Geç yatarım, geceyi yaşamayı
severim. Gecenin sakinliğini severim. Ama Dün gece hemen hemen herkes
gececiydi. Sabahın 2.30 unda herkes ayaktaydı, ellerinde çatal bıçaklar,
tencerelerle güçlü bir ses çıkarıyorlardı, hemen hemen bütün evler ışıklarını
kapatıp açıyorlardı.
Artık bıçak kemiğe
dayanmıştı ve halk sonunda uyanmıştı.
Sosyal medyayla arası iyi
olmayanlar fark etmediler olayların büyüklüğünü çünkü TV kanalları hiçbir şey göstermiyordu. Oysa ki dünya
televizyonları Türkiye’de neler oluyor
diye haber yapıyorlardı.
Sanırsın bütün halk terörist
ve polis acımasızca plastik mermi atıyor, biber gazı sıkıyor. Ölenler ve ağır
yaralananlar var. Sanki karşısındakiler insan değil böcek. Bu neyin hırsı?!
Gezi
Parkının savunulmasıyla başlayan ve polisin şiddet kullanmasıyla gün boyu süren
olaylardan alınacak çok ders var.
Kendi halkın, düşman değil,
sadece masum bir istekleri var. Dertleri siyaset değil.

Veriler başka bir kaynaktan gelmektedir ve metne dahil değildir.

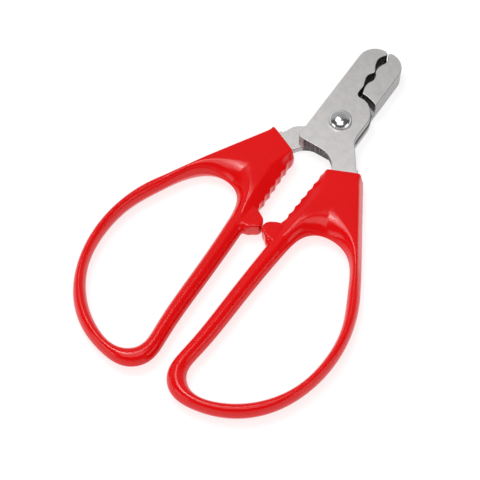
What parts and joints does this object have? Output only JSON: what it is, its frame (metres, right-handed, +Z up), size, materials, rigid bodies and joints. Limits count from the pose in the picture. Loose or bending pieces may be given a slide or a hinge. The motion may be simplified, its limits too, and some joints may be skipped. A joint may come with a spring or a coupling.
{
  "type": "pet nail clipper",
  "caption": "Scissor-action pet nail clipper: riveted plate levers with notched jaws and closed-loop moulded handles.",
  "frame": {"origin": "under the middle of the closed clipper's bounding box, on the surface that it rests on", "axes": "+Y from the handles to the tip of the jaws, +X towards the right-hand handle, +Z up, out of the face with the domed rivet head"},
  "size_m": [0.0946, 0.1524, 0.0115],
  "materials": {
    "steel": "fine ground, satin",
    "rivet": "polished",
    "handle": "glossy red moulding"
  },
  "bodies": {
    "front_lever": {"front_plate": "steel", "front_backing_plate": "steel", "pivot_rivet": "rivet", "right_handle": "handle"},
    "rear_lever": {"rear_plate": "steel", "rear_jaw_middle_plate": "steel", "rear_jaw_top_plate": "steel", "left_handle": "handle"}
  },
  "joints": [
    {"name": "jaw_pivot", "type": "hinge", "parent": "front_lever", "child": "rear_lever", "pos_m": [0, 0.0416, 0], "axis": [0, 0, -1], "range_deg": [0, 32]}
  ]
}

Sadece ağaçları kesmeyin diyen bir halk var
karşında, biber gazını sıka sıka çileden çıkardın halkı, ben istediğimi yaparım,
istediğimi keserim demekle olmuyor artık
halkın sesini duy. Sindirilmiş seslerin
itirazları başladı dün gece. Korku perdesi yırtılmaya başladı sonunda.
Cumhuriyeti, Atatürk’ü, devrimlerini,
hukuku, düşünce ve ifade özgürlüğünü yok etmeye kalkacaksın, hayat tarzlarımıza
karışacaksın, sonra da halk sussun diyeceksin. Bu olmaz, olmuyor da işte!